Mr Pieth, what do you think of FIFA President Gianni Infantino?
Just like his predecessor Sepp Blatter, Infantino has a great affection for money. Infantino copies Blatter, but seizes power even more brutally than Blatter. While Blatter acted like a patron, Infantino is an autocrat. That’s why he gets along so well with Putin, Trump and the Al Thanis, the ruling family in Qatar.
At least since he hugged Vladimir Putin during the 2018 World Cup in Russia, Infantino has been considered a friend of autocrats. Now he acts as an extension of the rulers of Qatar. Nevertheless, he will probably be confirmed in the office of FIFA President in March.
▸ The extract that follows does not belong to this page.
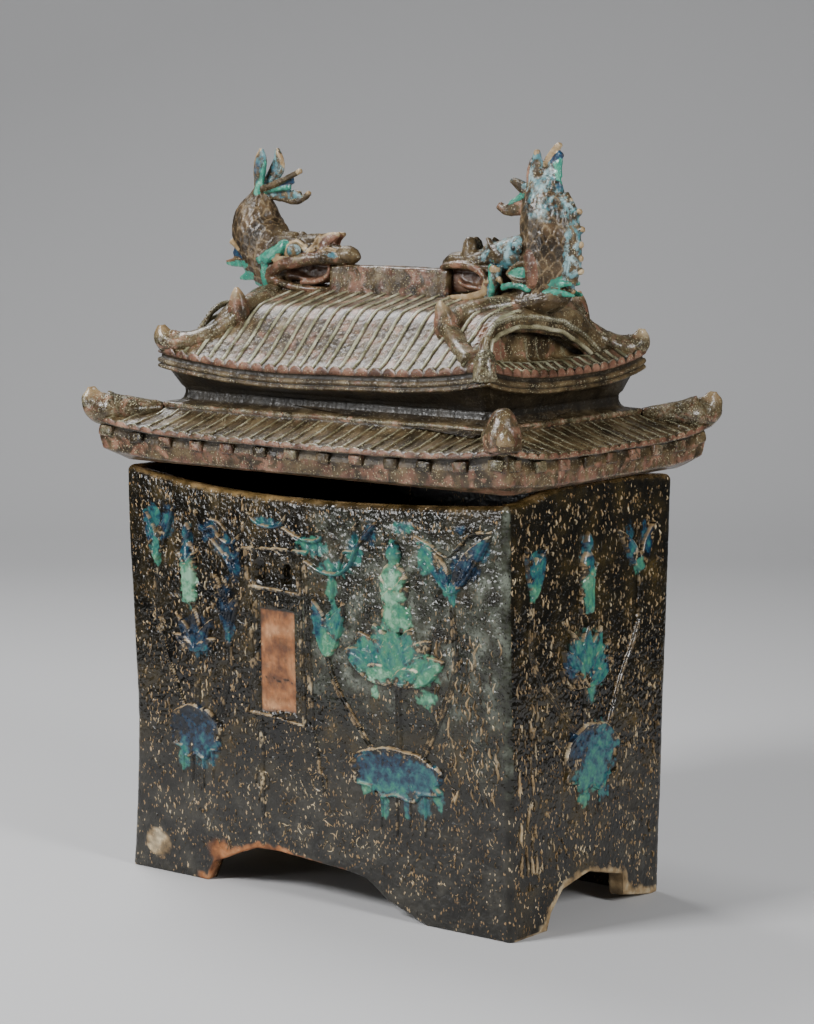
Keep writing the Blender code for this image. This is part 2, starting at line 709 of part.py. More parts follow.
def roof_shell(into):
    """The whole outside of the lid in one skin: land, fascia, lower tiles, neck, mouldings, upper tiles."""
    land = outward((LAND_OVERHANG, LAND_OVERHANG))
    fascia = [
        tier_ring(land, 0, radius=0.008),
        tier_ring(FASCIA, FASCIA_BOTTOM, 0.0060),
        tier_ring(grown(FASCIA, 0.0025), DENTIL_BOTTOM + 0.001, 0.0075),
        tier_ring(grown(FASCIA, 0.0005), EAVE_BOTTOM - 0.001, 0.0110),
    ]
    top = UPPER_EAVE_BOTTOM - 0.002
    swept = {"lift": UPPER_SWEEP, "radius": 0.004, "power": 3}
    neck = [
        tier_ring(TORUS, TORUS_TOP - 0.003, radius=0.004),
        tier_ring(TORUS, TORUS_TOP, radius=0.004),
        tier_ring(grown(NECK, 0.003), TORUS_TOP + 0.003, radius=0.008),
        tier_ring(NECK, NECK_WAIST, radius=0.008),
        tier_ring(grown(MOULDING, -0.004), MOULDING_BOTTOM, **swept),
        tier_ring(MOULDING, MOULDING_BOTTOM + 0.002, **swept),
        tier_ring(grown(MOULDING, -0.0022), MOULDING_BOTTOM + MOULDING_STEP, **swept),
        tier_ring(MOULDING, MOULDING_BOTTOM + 2 * MOULDING_STEP - 0.002, **swept),
        tier_ring(grown(MOULDING, -0.003), top, **swept),
    ]
    add_banded_shell(into, [fascia, lower_tiles(), neck, upper_tiles()])


def lid_hollow(into):
    """The space under the roof: inside the land, the neck and the upper roof, a wall's thickness away."""
    mouth = outward((LAND_OVERHANG - LAND_WIDTH, LAND_OVERHANG - LAND_WIDTH))
    inner = grown(NECK, -LID_WALL)
    wall_foot, shoulder, crown_edge = MOULDING[1] * 0.66, MOULDING[1] * 0.60, MOULDING[1] * 0.42
    back = GABLE_HALF_WIDTH - GABLE_RECESS - LID_WALL
    add_shell(into, [
        tier_ring(mouth, -0.02, radius=0.012),
        tier_ring(mouth, TORUS_TOP - 1.9 * LID_WALL, radius=0.012),
        tier_ring(inner, TORUS_TOP - LID_WALL, radius=0.012),
        tier_ring(inner, MOULDING_BOTTOM + 0.004, radius=0.012),
        tier_ring((back, wall_foot), GABLE_SILL - LID_WALL * 0.3, radius=0.02),
        tier_ring((back, shoulder), slope_height(shoulder) - 1.5 * LID_WALL, radius=0.02),
        tier_ring((back - 0.006, crown_edge), slope_height(crown_edge) - 1.5 * LID_WALL, radius=0.02),
        tier_ring((back - 0.035, SLOPE_TOP_HALF_DEPTH * 2), SLOPE_TOP - 1.6 * LID_WALL, radius=0.02),
    ])


def add_dentils(into):
    """Rows of small blocks under the lower eave, at the front and both sides; the back is plain."""
    wide, deep, tall = DENTIL_SIZE
    for side in (0, 1, 3):
        along, across = (FASCIA[0], FASCIA[1]) if side % 2 == 0 else (FASCIA[1], FASCIA[0])
        count = round(2 * (along - wide) / DENTIL_PITCH)
        for i in range(count + 1):
            t = (i / count * 2 - 1) * (along - wide * 0.62)
            z = DENTIL_BOTTOM + DENTIL_SWEEP * abs(t / along) ** 5
            ring = []
            for s, n in ((-0.5, -DENTIL_ROOT), (0.5, -DENTIL_ROOT), (0.5, deep), (-0.5, deep)):
                u, v = t + wide * s, across + n
                ring.append(((u, -v), (v, u), (-u, v), (-v, -u))[side])
            add_shell(into, [[(x, y, z + up) for x, y in ring] for up in (0, tall)])


def hip_point(inner, outer, share):
    return mix(inner[0], outer[0], share), mix(inner[1], outer[1], share)


def corner_horn(into, corner, inner, outer, stations):
    """A tapering bar over a hip; each station is a share of the way out, a height, and half sizes."""
    path = []
    for share, z, _, _ in stations:
        x, y = hip_point(inner, outer, share)
        path.append((corner[0] * x, corner[1] * y, z))
    add_tube(into, path, [(level, high) for _, _, level, high in stations])


def add_lower_horns(into):
    """Upturned corners of the lower roof over the hips. The near one melted to a broad knob in the kiln."""
    eave_top = EAVE_BOTTOM + TILE_END + CORNER_SWEEP
    horn = (
        (-0.10, TORUS_TOP - 0.0010, 0.0090, 0.0060), (0.60, eave_top + 0.0040, 0.0160, 0.0090),
        (0.88, eave_top + 0.0070, 0.0150, 0.0110), (1.02, eave_top + LOWER_HORN_RISE, 0.0035, 0.0030),
    )
    knob = (
        (-0.10, TORUS_TOP - 0.0010, 0.0090, 0.0060), (0.50, eave_top + 0.0070, 0.0160, 0.0100),
        (0.82, eave_top + 0.0090, 0.0200, 0.0140), (1.02, eave_top + 0.0060, 0.0085, 0.0090),
    )
    for corner in DESCENDING_HORNS:
        corner_horn(into, corner, TORUS, EAVE, knob if corner == NEAR_CORNER else horn)


def add_upper_horns(into):
    """Upturned corners of the upper roof: ridges run to them from the descending ridges' feet."""
    eave_top = UPPER_EAVE_BOTTOM + UPPER_TILE_END + UPPER_SWEEP
    for corner, foot in DESCENDING_HORNS.items():
        ridge = (
            (0.00, slope_height(foot[1]) + 0.0020, 0.0080, 0.0075), (0.42, eave_top + 0.0120, 0.0100, 0.0082),
            (0.80, eave_top + 0.0075, 0.0110, 0.0092), (0.99, eave_top + UPPER_HORN_RISE, 0.0030, 0.0028),
        )
        if corner == NEAR_CORNER:
            ridge = ridge[:2] + ((0.85, eave_top + 0.0040, 0.0105, 0.0085),)
            x, y = hip_point(foot, MOULDING, 0.90)
            stub = [(x, -y, eave_top + z) for z in (-0.012, 0.004, NEAR_STUB_RISE)]
            add_tube(into, stub, [(0.0130, 0.0115), (0.0125, 0.0110), (0.0060, 0.0060)], up=(1, 1, 0))
        corner_horn(into, corner, foot, MOULDING, ridge)


def add_descending_ridges(into):
    """Ridges that run down both slopes beside the gables, and end in upturned horns."""
    start_x, start_y = DESCENDING_START
    sizes = [(0.0130, 0.0090), (0.0125, 0.0085), (0.0110, 0.0085), (0.0105, 0.0080), (0.0020, 0.0020)]
    for (sx, sy), (x, y) in DESCENDING_HORNS.items():
        line = [(start_x, start_y, SLOPE_TOP - 0.0030)]
        for place, share in ((mix(start_x, x, 0.5), 0.43), (x, 0.74), (x, 0.98)):
            line.append((place, y * share, slope_height(y * share) + 0.0050))
        line.append((x - 0.0020, y + 0.0060, slope_height(y) + DESCENDING_HORN_RISE))
        add_tube(into, [(sx * a, sy * b, z) for a, b, z in line], sizes)


def gable_outline():
    """The arched opening of a gable, from its front foot over the top to its back foot and the sagging sill."""
    front, back = GABLE_SPAN
    foot = GABLE_SILL + GABLE_SILL_SAG
    arch = [(mix(front, back, share), foot + GABLE_RISE * high) for share, high in GABLE_SHAPE]
    return arch + [(mix(front, back, 0.5), GABLE_SILL)]


def cut_gables(into):
    for out in (-1, 1):
        planes = (GABLE_HALF_WIDTH - GABLE_RECESS, GABLE_HALF_WIDTH + SKIRT_DEPTH)
        add_shell(into, [[(out * x, y, z) for y, z in gable_outline()] for x in planes])


def hood_plate(into):
    """The clay between the right-hand gable's roof and the roll that stands a little above it."""
    under = [(y, z - HOOD_PLATE_DROP) for y, z in reversed(HOOD_LINE)]
    outline = [*HOOD_LINE, *under]
    add_shell(into, [[(GABLE_HALF_WIDTH - inset, y, z) for y, z in outline] for inset in HOOD_PLATE])


def add_hoods(into):
    """A roll round each gable's arch. The left-hand one lies on the roof."""
    for out in (-1, 1):
        path = []
        for y, z in HOOD_LINE:
            rise = (z - GABLE_SILL) / GABLE_RISE
            if out < 0:
                z = min(z, slope_height(y) - HOOD_RADIUS * 0.5)
            path.append((out * (GABLE_HALF_WIDTH + mix(0.0013, -0.0025, rise)), y, z))
        add_tube(into, path, [(HOOD_RADIUS, HOOD_RADIUS)] * len(path), sides=4, up=(1, 0, 0))


def add_ridge_band(into):
    """The thick ridge between the fish-dragons."""
    rings = []
    w = RIDGE_HALF_WIDTH
    foot, spread = RIDGE_FOOT
    drop, rounding = RIDGE_TOP_EDGE
    for z, half in (
        (foot, RIDGE_HALF_THICKNESS + spread),
        (RIDGE_RISE - drop, RIDGE_HALF_THICKNESS),
        (RIDGE_RISE, RIDGE_HALF_THICKNESS - rounding),
    ):
        rings.append([(x, y, SLOPE_TOP + z) for x, y in ((-w, -half), (w, -half), (w, half), (-w, half))])
    add_shell(into, rings)


def dragon_point(out, u, y, z):
    """A point of a fish-dragon: outward from the ridge's end, across it, and above the slopes' top."""
    return Vector((out * (RIDGE_HALF_WIDTH + u), y, SLOPE_TOP + z))


def add_spike(into, root, tip, wide, flat, sizes=((0, 0.75), (0.5, 1.0), (1, 0.12))):
    """A pointed, flattened form: a fin ray, a horn or a tail lobe."""
    ahead = (tip - root).normalized()
    side = ahead.cross(Vector((0, 1, 0)))
    side = side.normalized() if side.length > 0.2 else Vector((1, 0, 0))
    depth = side.cross(ahead)
    rings = []
    for share, size in sizes:
        centre = root.lerp(tip, share)
        turns = ((1, 0), (0, 1), (-1, 0), (0, -1))
        rings.append([centre + side * wide * size * a + depth * flat * size * b for a, b in turns])
    add_shell(into, rings)


def dragon_bodies(into):
    for out in (-1, 1):
        for spine, sides in ((BODY_SPINE, 8), (HEAD_SPINE, 8), (JAW_SPINE, 6)):
            path = [dragon_point(out, u, 0, z) for u, z, _, _ in spine]
            add_tube(into, path, [(across, along) for _, _, along, across in spine], sides)


def dragon_seats(into):
    """The clay under each fish-dragon, between its chin and the roof."""
    for out in (-1, 1):
        low = dragon_point(out, -0.040, -0.018, -0.0195)
        high = dragon_point(out, 0.028, 0.018, 0.008)
        add_box(into, (min(low.x, high.x), low.y, low.z), (max(low.x, high.x), high.y, high.z))


def fins_and_lobes(into):
    u, z = BODY_SPINE[-1][:2]
    for out in (-1, 1):
        for reach, top, y in TAIL_LOBES[out]:
            root = dragon_point(out, u, y * 0.3, z - 0.012)
            add_spike(into, root, dragon_point(out, reach, y, top), 0.0085, 0.0040)
        for sy in (-1, 1):
            root = dragon_point(out, -0.004, sy * 0.011, 0.020)
            for reach, height in CHEEK_FINS:
                tip = dragon_point(out, reach, sy * 0.0265, height)
                add_spike(into, root, tip, 0.0065, 0.0030, sizes=((0.3, 1.0), (1, 0.15)))


def dragon_horns_and_eyes(into):
    for out in (-1, 1):
        for sy in (-1, 1):
            horn = dragon_point(out, -0.058, sy * 0.009, 0.028), dragon_point(out, -0.0765, sy * 0.011, 0.055)
            add_spike(into, *horn, 0.0070, 0.0045, sizes=((0, 1.0), (1, 0.15)))
            eye = [dragon_point(out, -0.023 + du, sy * 0.0155, 0.041) for du in (-0.007, 0, 0.007)]
            add_tube(into, eye, [(0.003, 0.003), (0.0068, 0.0072), (0.003, 0.003)], sides=5)


def back_crests(into):
    """A serrated crest along each fish-dragon's back."""
    outline = [(BACK_KNOBS[0][0] - 0.020, BACK_KNOBS[0][1])]
    for i, (u, z) in enumerate(BACK_KNOBS):
        outline.append((u, z))
        if i + 1 < len(BACK_KNOBS):
            after = BACK_KNOBS[i + 1]
            outline.append((mix(u, after[0], 0.5) - 0.0045, mix(z, after[1], 0.5)))
    outline.append((BACK_KNOBS[-1][0] - 0.020, BACK_KNOBS[-1][1]))
    for out in (-1, 1):
        add_shell(into, [[dragon_point(out, u, y, z) for u, z in outline] for y in (-0.0037, 0.0037)])


def build_box(glaze):
    body = bmesh.new()
    box_shell(body)
    box = finish("urn_box", body, glaze)
    raised = bmesh.new()
    add_reliefs(raised)
    combine(box, finish("reliefs", raised, glaze), "UNION", self_crossing=True)
    cuts = bmesh.new()
    cut_front(cuts)
    combine(box, finish("door_cuts", cuts, glaze), "DIFFERENCE")
    return box


def build_lid(glaze):
    """The lid is shaped on its land at height 0, and then stands on the rim."""
    def piece(name, *shapes):
        made = bmesh.new()
        for shape in shapes:
            shape(made)
        rest = BOX_HEIGHT + REST_RISE + REST_CLEARANCE
        bmesh.ops.translate(made, verts=made.verts, vec=(0, 0, rest))
        return finish(name, made, glaze)

    lid = piece("urn_lid", roof_shell)
    combine(lid, piece("hood_plate", hood_plate), "UNION")
    combine(lid, piece("roof_spaces", cut_gables, lid_hollow), "DIFFERENCE")
    dragons = dragon_seats, dragon_bodies, fins_and_lobes, dragon_horns_and_eyes, back_crests
    for name, shapes in (
        ("dentils", (add_dentils,)),
        ("roof_ridges", (add_lower_horns, add_upper_horns, add_descending_ridges)),
        ("hoods", (add_hoods,)),
        ("ridge_and_dragons", (add_ridge_band, *dragons)),
    ):
        combine(lid, piece(name, *shapes), "UNION", self_crossing=len(shapes) > 1)
    return lid


for old in list(bpy.data.objects):
    bpy.data.objects.remove(old)
build_box(material("iron_glaze", (0.035, 0.030, 0.020), 0.25))
build_lid(material("thin_roof_glaze", (0.115, 0.090, 0.060), 0.35))
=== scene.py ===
"""The looks of a glazed stoneware burial urn in the shape of a small palace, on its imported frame.

Front along -Y, floor at height 0, metres. The box comes first, then its relief and glaze runs, then the lid
from its lower roof up to the fish-dragons, and last the studio.
"""

import math
import random

import bmesh
import bpy
import numpy as np
from mathutils import Matrix, Vector, noise


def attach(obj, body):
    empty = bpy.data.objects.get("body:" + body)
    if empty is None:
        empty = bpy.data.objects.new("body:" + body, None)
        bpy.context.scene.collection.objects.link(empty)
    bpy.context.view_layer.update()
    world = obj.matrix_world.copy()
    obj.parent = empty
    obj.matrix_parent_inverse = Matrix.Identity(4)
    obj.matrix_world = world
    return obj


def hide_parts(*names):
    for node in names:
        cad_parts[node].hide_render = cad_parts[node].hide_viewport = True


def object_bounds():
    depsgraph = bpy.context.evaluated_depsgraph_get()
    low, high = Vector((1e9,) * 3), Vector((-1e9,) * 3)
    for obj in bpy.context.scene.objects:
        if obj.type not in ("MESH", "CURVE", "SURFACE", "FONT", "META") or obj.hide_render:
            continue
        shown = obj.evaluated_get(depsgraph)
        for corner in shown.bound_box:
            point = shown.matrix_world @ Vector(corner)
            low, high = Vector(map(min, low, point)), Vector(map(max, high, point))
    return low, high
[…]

What does that say about the state of FIFA?
FIFA is a bunch of wimps. It’s nice that Denmark is now saying that it will no longer support Infantino. However, it would be good and courageous if the European football association UEFA collectively rehearsed the uprising against Infantino’s re-election. The problem, however, is that UEFA, with its 55 national member associations, only makes up a good quarter of FIFA’s members.
Doesn’t the approval of Infantino within FIFA reflect conditions in a world in which rule-of-law democracies are not in the majority anyway?
Yes, FIFA is a reflection of the world. And according to Transparency International’s Corruption Index, more than half of countries are hyper-corrupt. In this respect, the question arises: does Europe want to continue to participate, or will UEFA withdraw from FIFA? That would work financially, since UEFA is in a good position. The sponsors are primarily interested in Europe.
But then there would be no more soccer World Cups in the future.
We would then have conditions like in professional boxing. There are several rival world associations. This is of course not optimal. A monopoly is inherent in the World Cup idea. But if the monopolist, in this case FIFA, works so badly, it would make sense to think about alternatives. The big associations from Germany, England, Spain, France and Italy would have to go ahead. With his crazy speech at the start of the World Cup in Qatar, Infantino showed that he’s somehow confused – and that’s the most harmless thing you can say about him. Other people spoke of a medical finding.
FIFA has banned teams from seven European federations from wearing the One Love captain’s armband as a sign of diversity and inclusion. How do you rate that?
At FIFA, everything is behind closed doors. If UEFA and all of its members had made it clear to Infantino beforehand that sanctions against wearers of this bandage would have consequences, including the possible withdrawal of the associations from FIFA, then he would certainly have tried to find an amicable solution. But it was relatively easy for him because he didn’t experience any resistance. The Europeans have caved in and FIFA is being celebrated as the winner. That worries me.
Public outrage is great. Nevertheless, Western sponsors such as Adidas, Coca-Cola, McDonald’s and Budweiser are sticking by the pole of FIFA and the World Cup in Qatar. How do you explain that?
The sponsors only give up when things get really hot. Only when fans started boycotting FIFA sponsors would FIFA react. But that is not to be seen at the moment.
In Germany, the retail chain Rewe prematurely ended its partnership with the DFB and criticized FIFA’s attitude as “scandalous”.
That is exemplary. It is a tragedy that other sponsors cannot bring themselves to say goodbye to FIFA just yet. Behind this is a tough calculation: Many millions have been paid to have your own logo appear again and again on screens around the world during the World Cup. You don’t want to just write off this investment. The benefit of advertising for one’s own business is still considered to be greater than the image damage resulting from the fact that the World Cup in Qatar stands in stark contrast to the self-postulated pursuit of diversity, social cohesion, gender equality and ecological sustainability.